(Rows from an object dataset)
____
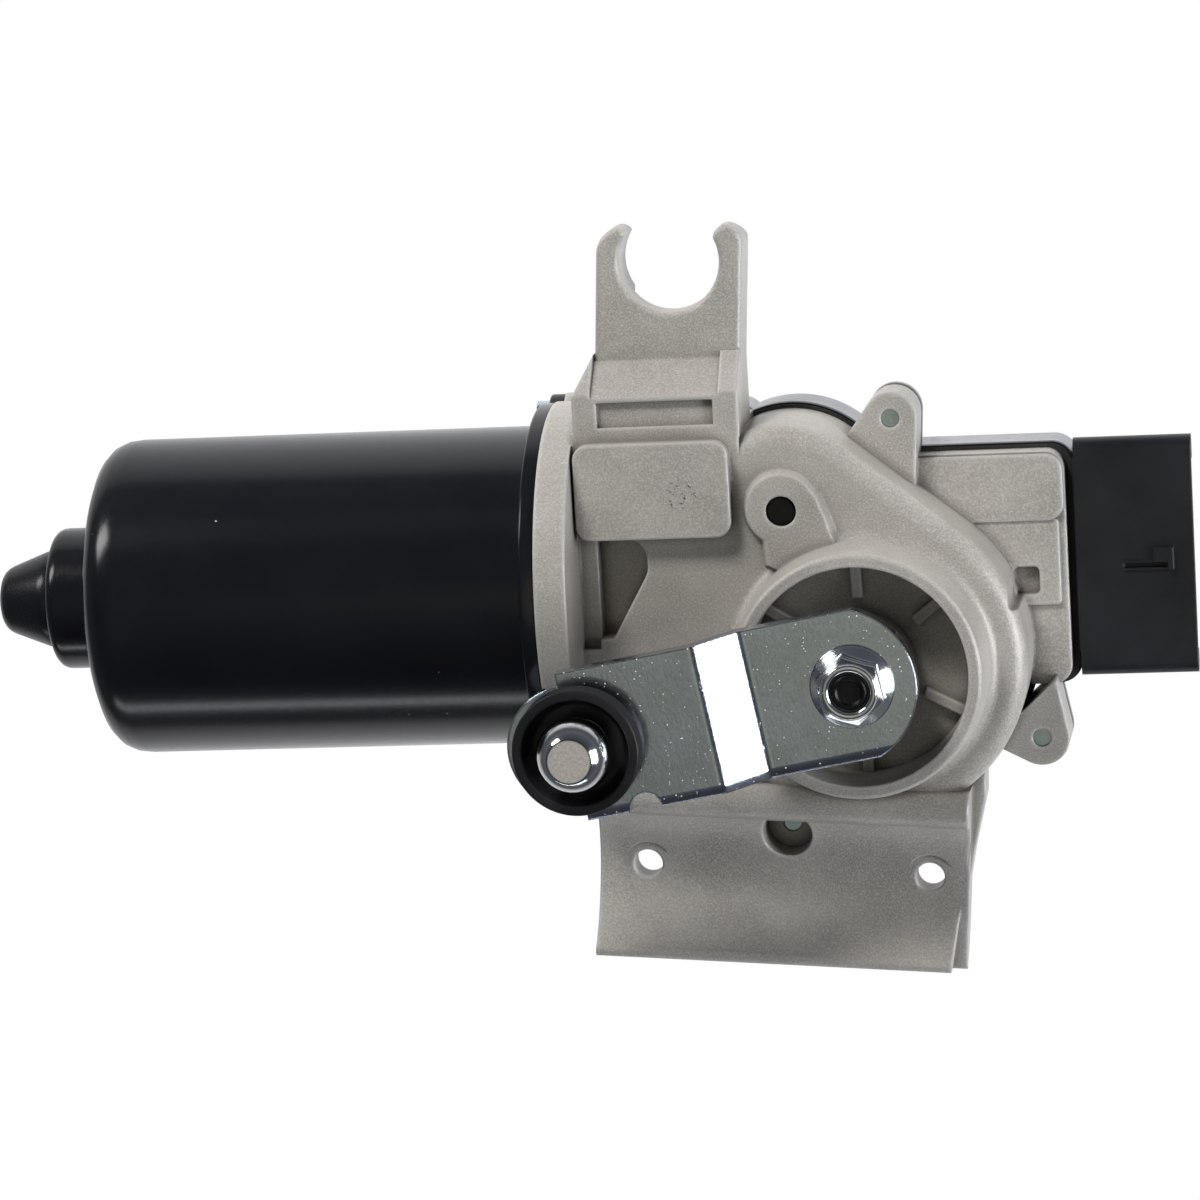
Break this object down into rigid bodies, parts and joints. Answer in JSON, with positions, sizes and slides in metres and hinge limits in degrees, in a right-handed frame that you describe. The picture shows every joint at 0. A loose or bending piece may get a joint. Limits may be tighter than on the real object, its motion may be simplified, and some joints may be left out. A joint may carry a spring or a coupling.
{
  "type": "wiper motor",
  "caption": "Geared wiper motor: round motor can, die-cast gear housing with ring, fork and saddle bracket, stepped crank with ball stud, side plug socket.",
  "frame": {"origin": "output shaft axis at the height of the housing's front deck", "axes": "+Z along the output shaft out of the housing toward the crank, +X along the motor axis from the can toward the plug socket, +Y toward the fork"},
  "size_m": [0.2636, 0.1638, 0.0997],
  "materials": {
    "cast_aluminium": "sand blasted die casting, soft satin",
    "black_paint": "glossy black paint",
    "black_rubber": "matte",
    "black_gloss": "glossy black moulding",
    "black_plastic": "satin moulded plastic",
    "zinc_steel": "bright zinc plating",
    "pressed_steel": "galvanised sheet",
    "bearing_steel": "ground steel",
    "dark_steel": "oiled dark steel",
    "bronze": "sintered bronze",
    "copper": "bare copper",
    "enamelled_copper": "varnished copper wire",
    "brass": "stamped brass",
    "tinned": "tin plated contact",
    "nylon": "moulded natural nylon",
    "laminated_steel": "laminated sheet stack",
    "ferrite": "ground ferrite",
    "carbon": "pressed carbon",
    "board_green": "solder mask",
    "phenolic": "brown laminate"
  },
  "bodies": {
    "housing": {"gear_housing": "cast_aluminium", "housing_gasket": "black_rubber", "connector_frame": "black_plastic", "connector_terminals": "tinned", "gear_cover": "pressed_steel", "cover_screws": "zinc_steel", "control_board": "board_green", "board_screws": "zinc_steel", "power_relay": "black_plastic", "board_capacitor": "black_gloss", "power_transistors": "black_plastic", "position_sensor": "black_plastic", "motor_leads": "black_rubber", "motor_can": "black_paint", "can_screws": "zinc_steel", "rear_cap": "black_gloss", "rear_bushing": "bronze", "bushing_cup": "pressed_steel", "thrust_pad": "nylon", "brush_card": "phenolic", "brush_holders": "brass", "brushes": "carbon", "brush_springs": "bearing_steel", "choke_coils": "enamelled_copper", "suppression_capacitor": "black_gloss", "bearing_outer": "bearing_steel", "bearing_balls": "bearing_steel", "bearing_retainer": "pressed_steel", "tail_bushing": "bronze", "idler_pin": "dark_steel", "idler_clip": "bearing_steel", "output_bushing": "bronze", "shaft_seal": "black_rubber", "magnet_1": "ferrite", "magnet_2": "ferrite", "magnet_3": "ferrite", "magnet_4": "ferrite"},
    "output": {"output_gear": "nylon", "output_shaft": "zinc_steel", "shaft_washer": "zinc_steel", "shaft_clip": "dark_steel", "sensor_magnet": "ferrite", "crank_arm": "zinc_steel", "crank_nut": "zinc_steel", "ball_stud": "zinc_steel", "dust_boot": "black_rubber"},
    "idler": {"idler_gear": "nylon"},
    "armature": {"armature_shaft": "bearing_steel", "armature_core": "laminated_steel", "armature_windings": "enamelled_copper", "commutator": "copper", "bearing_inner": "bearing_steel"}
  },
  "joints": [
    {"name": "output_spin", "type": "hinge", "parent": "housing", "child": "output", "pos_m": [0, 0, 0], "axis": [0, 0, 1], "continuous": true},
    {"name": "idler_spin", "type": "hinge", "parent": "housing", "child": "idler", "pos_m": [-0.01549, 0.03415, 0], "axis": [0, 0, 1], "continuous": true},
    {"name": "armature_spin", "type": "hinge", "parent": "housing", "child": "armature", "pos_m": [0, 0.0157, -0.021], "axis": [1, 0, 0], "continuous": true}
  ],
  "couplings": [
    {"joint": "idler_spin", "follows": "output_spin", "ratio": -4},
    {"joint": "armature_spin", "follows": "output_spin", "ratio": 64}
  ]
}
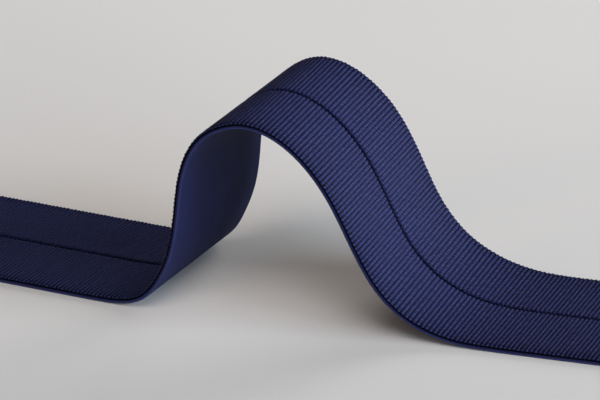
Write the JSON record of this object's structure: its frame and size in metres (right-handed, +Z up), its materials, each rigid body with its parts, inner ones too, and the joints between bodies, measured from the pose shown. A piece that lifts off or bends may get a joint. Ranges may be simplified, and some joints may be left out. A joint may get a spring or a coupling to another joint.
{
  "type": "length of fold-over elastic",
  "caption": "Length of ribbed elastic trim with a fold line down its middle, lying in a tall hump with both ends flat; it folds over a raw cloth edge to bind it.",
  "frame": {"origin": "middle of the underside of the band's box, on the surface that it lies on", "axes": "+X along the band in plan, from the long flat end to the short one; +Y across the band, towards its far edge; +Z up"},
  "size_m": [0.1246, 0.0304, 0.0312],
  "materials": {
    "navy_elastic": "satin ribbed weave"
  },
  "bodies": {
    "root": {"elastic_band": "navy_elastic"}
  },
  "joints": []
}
____
INSTRUCTIONS TO FOLLOW ->
Word for word, write out all of the data above.

FINAL RESULT ->
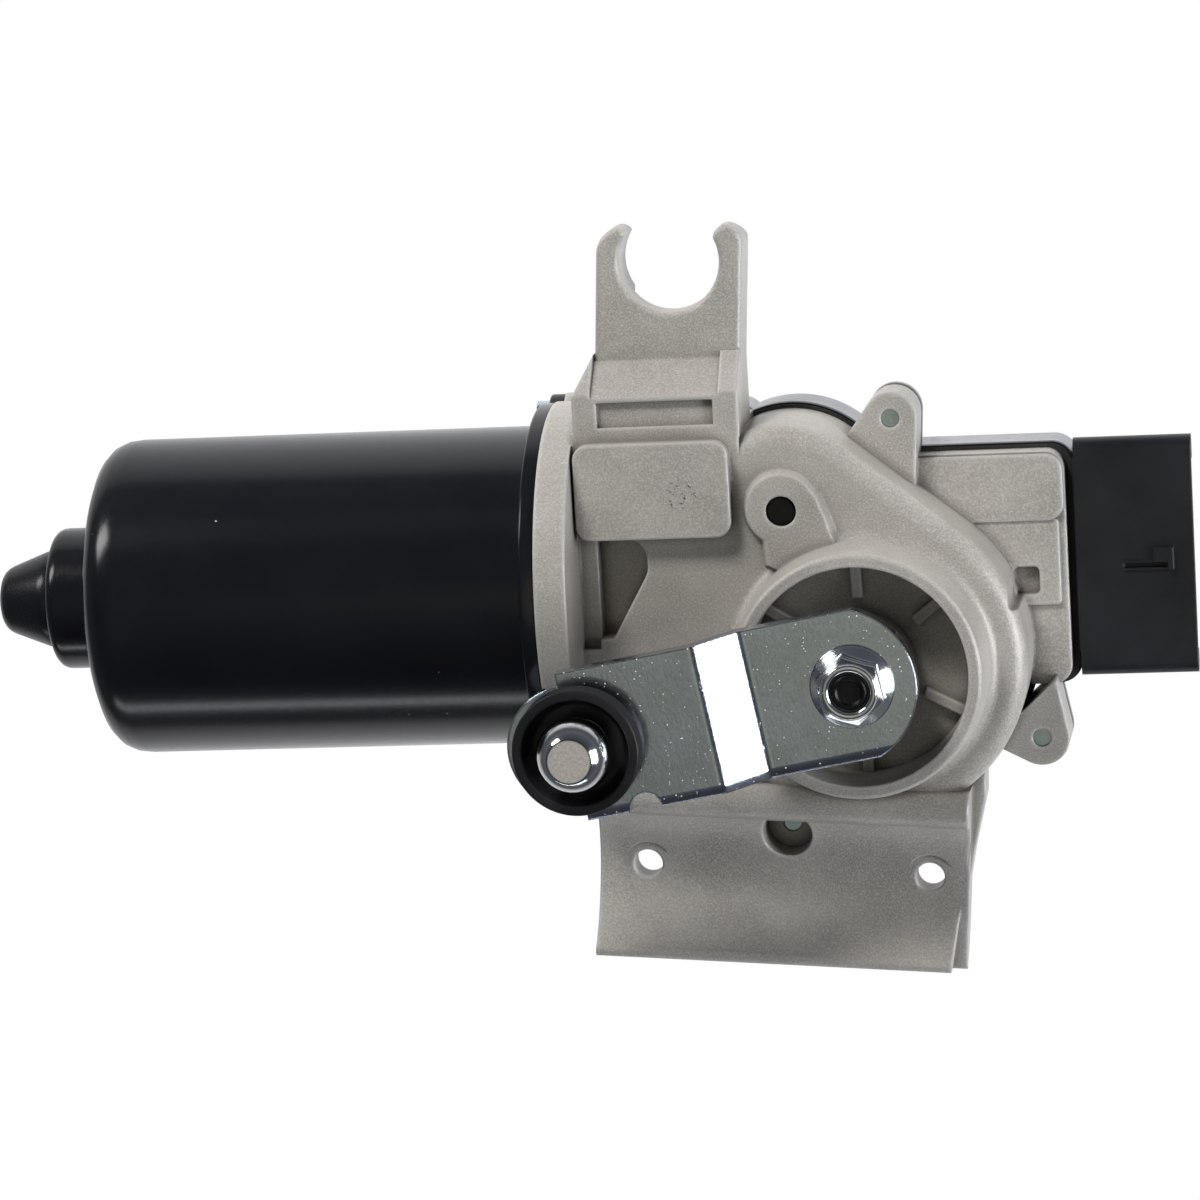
Break this object down into rigid bodies, parts and joints. Answer in JSON, with positions, sizes and slides in metres and hinge limits in degrees, in a right-handed frame that you describe. The picture shows every joint at 0. A loose or bending piece may get a joint. Limits may be tighter than on the real object, its motion may be simplified, and some joints may be left out. A joint may carry a spring or a coupling.
{
  "type": "wiper motor",
  "caption": "Geared wiper motor: round motor can, die-cast gear housing with ring, fork and saddle bracket, stepped crank with ball stud, side plug socket.",
  "frame": {"origin": "output shaft axis at the height of the housing's front deck", "axes": "+Z along the output shaft out of the housing toward the crank, +X along the motor axis from the can toward the plug socket, +Y toward the fork"},
  "size_m": [0.2636, 0.1638, 0.0997],
  "materials": {
    "cast_aluminium": "sand blasted die casting, soft satin",
    "black_paint": "glossy black paint",
    "black_rubber": "matte",
    "black_gloss": "glossy black moulding",
    "black_plastic": "satin moulded plastic",
    "zinc_steel": "bright zinc plating",
    "pressed_steel": "galvanised sheet",
    "bearing_steel": "ground steel",
    "dark_steel": "oiled dark steel",
    "bronze": "sintered bronze",
    "copper": "bare copper",
    "enamelled_copper": "varnished copper wire",
    "brass": "stamped brass",
    "tinned": "tin plated contact",
    "nylon": "moulded natural nylon",
    "laminated_steel": "laminated sheet stack",
    "ferrite": "ground ferrite",
    "carbon": "pressed carbon",
    "board_green": "solder mask",
    "phenolic": "brown laminate"
  },
  "bodies": {
    "housing": {"gear_housing": "cast_aluminium", "housing_gasket": "black_rubber", "connector_frame": "black_plastic", "connector_terminals": "tinned", "gear_cover": "pressed_steel", "cover_screws": "zinc_steel", "control_board": "board_green", "board_screws": "zinc_steel", "power_relay": "black_plastic", "board_capacitor": "black_gloss", "power_transistors": "black_plastic", "position_sensor": "black_plastic", "motor_leads": "black_rubber", "motor_can": "black_paint", "can_screws": "zinc_steel", "rear_cap": "black_gloss", "rear_bushing": "bronze", "bushing_cup": "pressed_steel", "thrust_pad": "nylon", "brush_card": "phenolic", "brush_holders": "brass", "brushes": "carbon", "brush_springs": "bearing_steel", "choke_coils": "enamelled_copper", "suppression_capacitor": "black_gloss", "bearing_outer": "bearing_steel", "bearing_balls": "bearing_steel", "bearing_retainer": "pressed_steel", "tail_bushing": "bronze", "idler_pin": "dark_steel", "idler_clip": "bearing_steel", "output_bushing": "bronze", "shaft_seal": "black_rubber", "magnet_1": "ferrite", "magnet_2": "ferrite", "magnet_3": "ferrite", "magnet_4": "ferrite"},
    "output": {"output_gear": "nylon", "output_shaft": "zinc_steel", "shaft_washer": "zinc_steel", "shaft_clip": "dark_steel", "sensor_magnet": "ferrite", "crank_arm": "zinc_steel", "crank_nut": "zinc_steel", "ball_stud": "zinc_steel", "dust_boot": "black_rubber"},
    "idler": {"idler_gear": "nylon"},
    "armature": {"armature_shaft": "bearing_steel", "armature_core": "laminated_steel", "armature_windings": "enamelled_copper", "commutator": "copper", "bearing_inner": "bearing_steel"}
  },
  "joints": [
    {"name": "output_spin", "type": "hinge", "parent": "housing", "child": "output", "pos_m": [0, 0, 0], "axis": [0, 0, 1], "continuous": true},
    {"name": "idler_spin", "type": "hinge", "parent": "housing", "child": "idler", "pos_m": [-0.01549, 0.03415, 0], "axis": [0, 0, 1], "continuous": true},
    {"name": "armature_spin", "type": "hinge", "parent": "housing", "child": "armature", "pos_m": [0, 0.0157, -0.021], "axis": [1, 0, 0], "continuous": true}
  ],
  "couplings": [
    {"joint": "idler_spin", "follows": "output_spin", "ratio": -4},
    {"joint": "armature_spin", "follows": "output_spin", "ratio": 64}
  ]
}
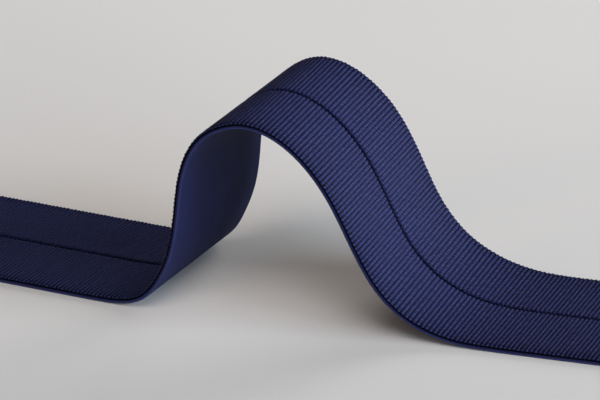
Write the JSON record of this object's structure: its frame and size in metres (right-handed, +Z up), its materials, each rigid body with its parts, inner ones too, and the joints between bodies, measured from the pose shown. A piece that lifts off or bends may get a joint. Ranges may be simplified, and some joints may be left out. A joint may get a spring or a coupling to another joint.
{
  "type": "length of fold-over elastic",
  "caption": "Length of ribbed elastic trim with a fold line down its middle, lying in a tall hump with both ends flat; it folds over a raw cloth edge to bind it.",
  "frame": {"origin": "middle of the underside of the band's box, on the surface that it lies on", "axes": "+X along the band in plan, from the long flat end to the short one; +Y across the band, towards its far edge; +Z up"},
  "size_m": [0.1246, 0.0304, 0.0312],
  "materials": {
    "navy_elastic": "satin ribbed weave"
  },
  "bodies": {
    "root": {"elastic_band": "navy_elastic"}
  },
  "joints": []
}